Below is a listing. Quote from it, exactly, the lines from the one containing "box = node.bounding_box()" down to the one containing "imported = [obj", both ends included, and nothing else.

::::::::::

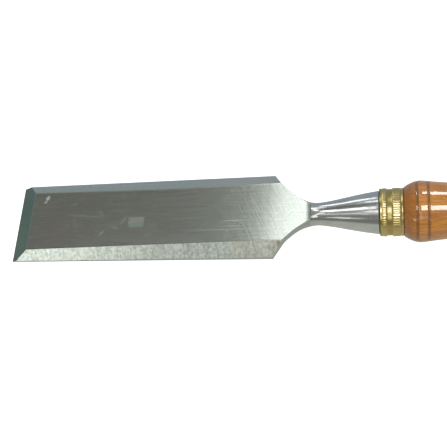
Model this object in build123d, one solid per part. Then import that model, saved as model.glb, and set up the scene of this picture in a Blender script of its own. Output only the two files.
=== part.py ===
from build123d import *
import math
import os

# Bench chisel, 38 mm bevel-edge pattern with a forged tang, a knurled brass
# ferrule and a turned wooden handle.
#
# Frame, millimetres: the origin is the middle of the cutting edge on the flat
# back, +X runs from the edge to the butt of the handle, +Y across the blade,
# +Z up out of the bevelled side. The flat back lies in Z = 0.

# ---------------------------------------------------------------- dimensions
blade_width = 38.0          # across the cutting edge
shoulder_x = 127.0          # cutting edge to the corners of the shoulder
bevel_angle = 28.5          # ground cutting bevel, degrees
hone_length = 0.45          # honed strip at the very edge, along X
hone_angle = 34.0           # honed strip, degrees

flat_height_tip = 4.886     # height of the top flat above the back at X = 0
flat_height_shoulder = 7.20  # and at the shoulder
flat_level_x = 133.5        # the top flat stops rising here
wall_height_tip = 2.50      # square side wall under the side bevel, at X = 0
wall_height_shoulder = 3.70
side_bevel_angle = 28.7     # side bevels, degrees from the flat back

axis_z = 3.60               # tool axis: mid-thickness of the blade's shoulder
runout_x = 140.8            # top grinding starts to run out
flat_end_x = 142.8          # straight line where the top flat ends
runout_radius = 8.0
step_top = 6.0              # length of the 45 degree step after that line
back_runout_x = 138.0       # the flat back ends here
back_runout_drop = 4.5      # ramp from the back down to the round neck
back_runout_run = 7.0

# round neck and trumpet bolster: (X, radius) about the tool axis
neck_profile = [
    (130.10, 14.60), (132.50, 11.75), (134.20, 10.25), (137.00, 8.05),
    (140.00, 6.35), (142.60, 5.50), (144.10, 5.14), (146.00, 4.95),
    (149.20, 5.18), (151.80, 5.58), (154.40, 6.03), (156.90, 6.52),
    (159.40, 7.02), (161.90, 7.52), (164.50, 8.00), (166.90, 8.42),
    (169.40, 8.80),
]
bolster_x = 172.30          # rear face of the bolster
bolster_r = 9.18
bolster_break = 0.30        # small chamfer at its rear edge

tang_length = 54.0          # beyond the bolster's rear face
tang_root = 8.4             # square section at the bolster
tang_tip = 4.4              # square section before the point
tang_point = 7.0            # length of the tapered point
tang_fit = 0.06             # clearance round the tang in the handle's hole

ferrule_end_x = 182.20
ferrule_bore_r = 8.60
bead_end_x = 175.40         # front knurled bead
groove_end_x = 177.60       # plain recessed band
knurl_end_x = 180.95        # wide knurled band, then the plain rear rim
knurl_tip_r = 10.16
knurl_root_r = 9.84
groove_r = 9.80
rim_r = 10.14
knurl_teeth = 72
rim_break = 0.35

handle_end_x = 300.0
tenon_r = ferrule_bore_r
# turned outside of the handle: (X, radius) about the tool axis
front_swell = [(183.10, 10.90), (184.10, 11.50), (185.30, 12.08), (186.55, 12.55)]
swell = [(188.70, 12.90), (190.10, 12.80), (191.25, 12.70)]
grip = [
    (193.60, 12.36), (196.00, 12.06), (199.30, 11.72), (205.00, 11.20),
    (212.00, 10.78), (221.00, 10.55), (231.00, 10.80), (243.00, 11.75),
    (256.00, 13.10), (267.00, 14.05), (276.00, 14.40), (284.00, 14.05),
    (290.50, 12.80), (294.80, 10.90),
]
butt_dome_r = 14.0           # the butt is a shallow dome centred on the axis
butt_dome_edge = 8.40        # radius where the rounded corner meets it
ring_x = [187.30, 191.75]   # scorched ring grooves
ring_half = 0.42
ring_depth = 0.35


def on_axis(x, r):
    """A point of a turned outline, at radius r above the tool axis."""
    return Vector(x, 0, axis_z + r)


def turned(*edges):
    """Turn a closed outline drawn in XZ about the tool axis."""
    face = make_face(Wire(list(edges)))
    return revolve(face, Axis((0, 0, axis_z), (1, 0, 0)), 360)


def line(a, b):
    return Edge.make_line(a, b)


def spline(points, t0=None, t1=None):
    if t0 is None:
        return Edge.make_spline(points)
    return Edge.make_spline(points, tangents=[t0, t1])


def prism_y(points, half):
    """A closed XZ outline pushed out to Y = +-half."""
    pts = [Vector(x, 0, z) for x, z in points]
    edges = [line(a, b) for a, b in zip(pts, pts[1:] + pts[:1])]
    face = make_face(Wire(edges))
    return extrude(face, amount=half, dir=(0, 1, 0), both=True)


def half_space(origin, normal, x_dir, size=500.0):
    """A large block standing on the plane through origin, on the normal's side."""
    plane = Plane(origin=origin, x_dir=x_dir, z_dir=normal)
    return plane * Box(size, size, 120, align=(Align.CENTER, Align.CENTER, Align.MIN))


# --------------------------------------------------------------------- blade
half_w = blade_width / 2
slope = (flat_height_shoulder - flat_height_tip) / shoulder_x
level_z = flat_height_tip + slope * flat_level_x

slab = Pos(shoulder_x / 2, 0, 4.5) * Box(shoulder_x, blade_width, 9.0)

flare_r = math.hypot(half_w, axis_z)
outline = [on_axis(shoulder_x, flare_r)] + [on_axis(*p) for p in neck_profile]
outline.append(on_axis(bolster_x - bolster_break, bolster_r))
flare = turned(
    line(Vector(shoulder_x, 0, axis_z), outline[0]),
    spline(outline, Vector(1, 0, -1.75), Vector(1, 0, 0.12)),
    line(outline[-1], on_axis(bolster_x, bolster_r - bolster_break)),
    line(on_axis(bolster_x, bolster_r - bolster_break), Vector(bolster_x, 0, axis_z)),
    line(Vector(bolster_x, 0, axis_z), Vector(shoulder_x, 0, axis_z)),
)
flare = flare & (Pos(150, 0, axis_z) * Box(46.0, blade_width, 60))
forging = slab + flare

# grinding of the top: the rising flat, its level end, the run-out and the step
arc_dx = flat_end_x - runout_x
arc_rise = runout_radius - math.sqrt(runout_radius**2 - arc_dx**2)
top_cut = make_face(Wire([
    line(Vector(-10, 0, flat_height_tip - 10 * slope), Vector(flat_level_x, 0, level_z)),
    line(Vector(flat_level_x, 0, level_z), Vector(runout_x, 0, level_z)),
    ThreePointArc(
        Vector(runout_x, 0, level_z),
        Vector(runout_x + arc_dx / 2, 0, level_z + runout_radius
               - math.sqrt(runout_radius**2 - (arc_dx / 2) ** 2)),
        Vector(flat_end_x, 0, level_z + arc_rise),
    ).edge(),
    line(Vector(flat_end_x, 0, level_z + arc_rise),
         Vector(flat_end_x + step_top, 0, level_z + arc_rise + step_top)),
    line(Vector(flat_end_x + step_top, 0, level_z + arc_rise + step_top),
         Vector(flat_end_x + step_top, 0, 40)),
    line(Vector(flat_end_x + step_top, 0, 40), Vector(-10, 0, 40)),
    line(Vector(-10, 0, 40), Vector(-10, 0, flat_height_tip - 10 * slope)),
]))
forging -= extrude(top_cut, amount=40, dir=(0, 1, 0), both=True)

# grinding of the back: flat to the shoulder, then a ramp down to the round neck
forging -= prism_y([
    (-10, 0), (back_runout_x, 0),
    (back_runout_x + back_runout_run, -back_runout_drop),
    (back_runout_x + back_runout_run, -40), (-10, -40),
], 40)

# side bevels: planes rising from the top of each side wall
wall_slope = (wall_height_shoulder - wall_height_tip) / shoulder_x
bevel_tan = math.tan(math.radians(side_bevel_angle))
for side in (1, -1):
    normal = Vector(-wall_slope, side * bevel_tan, 1.0).normalized()
    cutter = half_space((60, side * half_w, wall_height_tip + 60 * wall_slope),
                        normal, Vector(1, 0, wall_slope).normalized(), 179.0)
    forging -= cutter

# cutting bevel and the narrow honed strip at the edge
hone_z = hone_length * math.tan(math.radians(hone_angle))
b = math.radians(bevel_angle)
forging -= prism_y([
    (-10, 0), (0, 0), (hone_length, hone_z),
    (hone_length + 20, hone_z + 20 * math.tan(b)), (hone_length + 20, 30), (-10, 30),
], 40)

# tang: square, tapered, pointed
def square_at(x, side):
    return Plane(origin=(x, 0, axis_z), x_dir=(0, 1, 0), z_dir=(1, 0, 0)) * Rectangle(side, side)


tang_body_end = bolster_x + tang_length - tang_point
tang = loft([square_at(bolster_x - 1.0, tang_root), square_at(tang_body_end, tang_tip)], ruled=True)
tang += loft([square_at(tang_body_end, tang_tip), square_at(bolster_x + tang_length, 1.2)], ruled=True)
blade = forging + tang
blade.label = "blade"

# ------------------------------------------------------------------- ferrule
sleeve = turned(*[
    line(a, b) for a, b in zip(
        *(lambda p: (p, p[1:] + p[:1]))([
            on_axis(bolster_x, ferrule_bore_r),
            on_axis(bolster_x, knurl_root_r - 0.10),
            on_axis(bolster_x + 0.30, knurl_root_r),
            on_axis(bead_end_x, knurl_root_r),
            on_axis(bead_end_x, groove_r),
            on_axis(groove_end_x, groove_r),
            on_axis(groove_end_x, knurl_root_r),
            on_axis(knurl_end_x, knurl_root_r),
            on_axis(knurl_end_x + 0.12, rim_r),
            on_axis(ferrule_end_x - rim_break, rim_r),
            on_axis(ferrule_end_x, rim_r - rim_break),
            on_axis(ferrule_end_x, ferrule_bore_r),
        ]))
])


def knurl_band(x0, x1):
    """A ring of straight axial teeth between two stations."""
    pts = []
    for i in range(2 * knurl_teeth):
        a = math.pi * i / knurl_teeth
        r = knurl_tip_r if i % 2 == 0 else knurl_root_r
        pts.append(Vector(x0, r * math.cos(a), axis_z + r * math.sin(a)))
    star = make_face(Wire([line(p, q) for p, q in zip(pts, pts[1:] + pts[:1])]))
    band = extrude(star, amount=x1 - x0, dir=(1, 0, 0))
    hole = Plane(origin=(x0 - 1, 0, axis_z), z_dir=(1, 0, 0)) * Cylinder(
        9.4, x1 - x0 + 2, align=(Align.CENTER, Align.CENTER, Align.MIN))
    return band - hole


ferrule = sleeve + knurl_band(bolster_x + 0.45, bead_end_x) + knurl_band(groove_end_x, knurl_end_x)
ferrule.label = "ferrule"

# -------------------------------------------------------------------- handle
def ring_groove(x, r_left, r_right):
    """The three points of a V-shaped ring groove."""
    r_mid = (r_left + r_right) / 2 - ring_depth
    return [on_axis(x - ring_half, r_left), on_axis(x, r_mid), on_axis(x + ring_half, r_right)]


g1 = ring_groove(ring_x[0], 12.68, 12.84)
g2 = ring_groove(ring_x[1], 12.68, 12.58)
front = [on_axis(ferrule_end_x, 10.32)] + [on_axis(*p) for p in front_swell] + [g1[0]]
middle = [g1[2]] + [on_axis(*p) for p in swell] + [g2[0]]
dome_x = handle_end_x - butt_dome_r
dome_half = math.asin(butt_dome_edge / butt_dome_r)
butt_edge = on_axis(dome_x + butt_dome_r * math.cos(dome_half), butt_dome_edge)
butt_mid = on_axis(dome_x + butt_dome_r * math.cos(dome_half / 2),
                   butt_dome_r * math.sin(dome_half / 2))
rear = [g2[2]] + [on_axis(*p) for p in grip] + [butt_edge]
handle_blank = turned(
    line(Vector(bolster_x, 0, axis_z), on_axis(bolster_x, tenon_r)),
    line(on_axis(bolster_x, tenon_r), on_axis(ferrule_end_x, tenon_r)),
    line(on_axis(ferrule_end_x, tenon_r), front[0]),
    spline(front),
    line(g1[0], g1[1]), line(g1[1], g1[2]),
    spline(middle),
    line(g2[0], g2[1]), line(g2[1], g2[2]),
    spline(rear, Vector(1, 0, -0.12), Vector(math.sin(dome_half), 0, -math.cos(dome_half))),
    ThreePointArc(butt_edge, butt_mid, on_axis(handle_end_x, 0.0)).edge(),
    line(on_axis(handle_end_x, 0.0), Vector(bolster_x, 0, axis_z)),
)
hole = loft([square_at(bolster_x - 1.0, tang_root + 2 * tang_fit),
             square_at(tang_body_end, tang_tip + 2 * tang_fit)], ruled=True)
hole += loft([square_at(tang_body_end, tang_tip + 2 * tang_fit),
              square_at(bolster_x + tang_length + 1.5, 1.6)], ruled=True)
handle = handle_blank - hole
handle.label = "handle"

# -------------------------------------------------------------------- output
os.makedirs("parts", exist_ok=True)
for node in (blade, ferrule, handle):
    solids = node.solids()
    solid = solids[0] if len(solids) == 1 else Compound(children=list(solids))
    solid.label = node.label
    export_step(solid, f"parts/{node.label}.step")
    box = node.bounding_box()
    print(node.label, len(solids), "solid, volume %.1f mm3" % node.volume,
          "X %.2f..%.2f Y %.2f..%.2f Z %.2f..%.2f" % (
              box.min.X, box.max.X, box.min.Y, box.max.Y, box.min.Z, box.max.Z))
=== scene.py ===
import math

import bpy
from mathutils import Matrix, Vector


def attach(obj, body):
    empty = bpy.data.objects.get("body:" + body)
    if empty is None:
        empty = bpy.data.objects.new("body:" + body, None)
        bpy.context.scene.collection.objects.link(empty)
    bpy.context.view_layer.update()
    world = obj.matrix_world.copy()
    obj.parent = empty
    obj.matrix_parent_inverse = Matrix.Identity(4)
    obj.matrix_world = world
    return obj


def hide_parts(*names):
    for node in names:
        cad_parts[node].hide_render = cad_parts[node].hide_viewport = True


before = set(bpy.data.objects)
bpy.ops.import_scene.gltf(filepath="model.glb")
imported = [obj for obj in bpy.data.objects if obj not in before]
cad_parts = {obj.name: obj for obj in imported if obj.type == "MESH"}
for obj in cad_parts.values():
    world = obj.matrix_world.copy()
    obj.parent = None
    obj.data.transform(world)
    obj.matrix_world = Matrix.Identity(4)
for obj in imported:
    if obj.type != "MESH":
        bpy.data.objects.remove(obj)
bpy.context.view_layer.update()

MM = 0.001
scene = bpy.context.scene
scene.view_settings.view_transform = "Standard"
scene.view_settings.look = "None"

# ------------------------------------------------------------------ dimensions
# millimetres, the same frame and the same values as the CAD model
HALF_W = 19.0
SHOULDER_X = 127.0
AXIS_Z = 3.60
FLAT0 = 4.886
SLOPE = (7.20 - 4.886) / SHOULDER_X
LEVEL_X = 133.5
WALL0 = 2.50
WSLOPE = (3.70 - 2.50) / SHOULDER_X
BT = math.tan(math.radians(28.7))
HONE_L = 0.45
HONE_Z = HONE_L * math.tan(math.radians(34.0))
BEVEL_T = math.tan(math.radians(28.5))
RUNOUT_X, FLAT_END_X, RUNOUT_R = 141.3, 143.4, 24.0
STEP_SLOPE = 3.0
NEAR_DROP = 1.0
FAR_NARROW = 1.1
BOLSTER_X, BOLSTER_R = 172.30, 9.18
FERRULE_END_X = 182.20
BORE_R = 8.60
HANDLE_END_X = 300.0

NECK = [
    (127.00, math.hypot(HALF_W, AXIS_Z)),
    (130.10, 14.60), (132.50, 11.75), (134.20, 10.25), (137.00, 8.05),
    (140.00, 6.35), (142.60, 5.50), (144.10, 5.14), (146.00, 4.95),
    (149.20, 5.18), (151.80, 5.58), (154.40, 6.03), (156.90, 6.52),
    (159.40, 7.02), (161.90, 7.52), (164.50, 8.00), (166.90, 8.42),
    (169.40, 8.80), (172.00, 9.18),
]


# ---------------------------------------------------------------------- helpers
def smoothstep(a, b, x):
    t = min(1.0, max(0.0, (x - a) / (b - a)))
    return t * t * (3 - 2 * t)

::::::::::

[Response to the exercise]
    box = node.bounding_box()
    print(node.label, len(solids), "solid, volume %.1f mm3" % node.volume,
          "X %.2f..%.2f Y %.2f..%.2f Z %.2f..%.2f" % (
              box.min.X, box.max.X, box.min.Y, box.max.Y, box.min.Z, box.max.Z))
=== scene.py ===
import math

import bpy
from mathutils import Matrix, Vector


def attach(obj, body):
    empty = bpy.data.objects.get("body:" + body)
    if empty is None:
        empty = bpy.data.objects.new("body:" + body, None)
        bpy.context.scene.collection.objects.link(empty)
    bpy.context.view_layer.update()
    world = obj.matrix_world.copy()
    obj.parent = empty
    obj.matrix_parent_inverse = Matrix.Identity(4)
    obj.matrix_world = world
    return obj


def hide_parts(*names):
    for node in names:
        cad_parts[node].hide_render = cad_parts[node].hide_viewport = True


before = set(bpy.data.objects)
bpy.ops.import_scene.gltf(filepath="model.glb")
imported = [obj for obj in bpy.data.objects if obj not in before]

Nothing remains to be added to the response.